The problem, the critics say, is that it’s often not abundantly clear what the government is looking for or where to find the necessary information to make an informed decision. “What you need to do is not intuitive,” says the CFIB’s Pohlmann. “It’s confusing.”

Adding to that confusion is that two government departments are involved. Human Resources and Skills Development takes the application for EI, while it’s the Canada Revenue Agency that rules on whether the employment is insurable and decides if a premium refund is warranted.

“Whenever you have more than one department, it may cause confusion,” says accountant Marvin Khoshkhassal of Vancouver-based MK & Associates.

He also points out that two different pieces of legislation are at play the Income Tax Act and the Employment Insurance Act.

Grants International’s Darren Earn calls the whole process unfair, vague, and subjective.

“I can give the same story to two bureaucrats on the same day and get back two different answers,” he says.

Over the years, Earn says his company has gone to bat for many clients who tried on their own but failed to win their cases with the Canada Revenue Agency, or who found out that their EI claim was disallowed even though they’d been paying into the system for years.

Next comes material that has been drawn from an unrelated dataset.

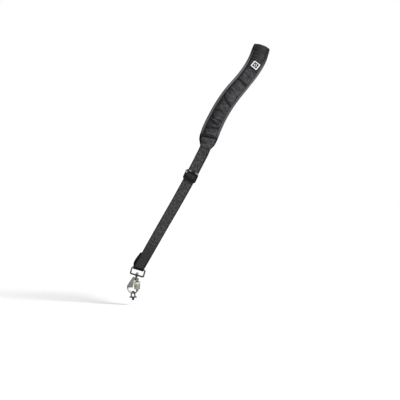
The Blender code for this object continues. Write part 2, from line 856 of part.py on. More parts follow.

Since the 1990s, Earn says his firm has won $75 million in refunds on behalf of 15,000 clients – figures that he says speak to the scope of the problem.

The Canada Revenue Agency disputes charges that its decisions on EI eligibility are capricious. “The employment of an individual who is dealing at non-arm’s length with his/her employer is not insurable employment,” the CRA says in an email. “The determination [of] whether they deal at non-arm’s length is fact dependent.”

The agency points people to a variety of articles on its website that go into more detail on how to obtain rulings on EI insurability and what “arm’s length” actually means.

So don’t look for a change in the current system any time soon. In the meantime, the key is to be aware that for many family-run enterprises, paying EI premiums may have nothing to do with being eligible to claim EI benefits.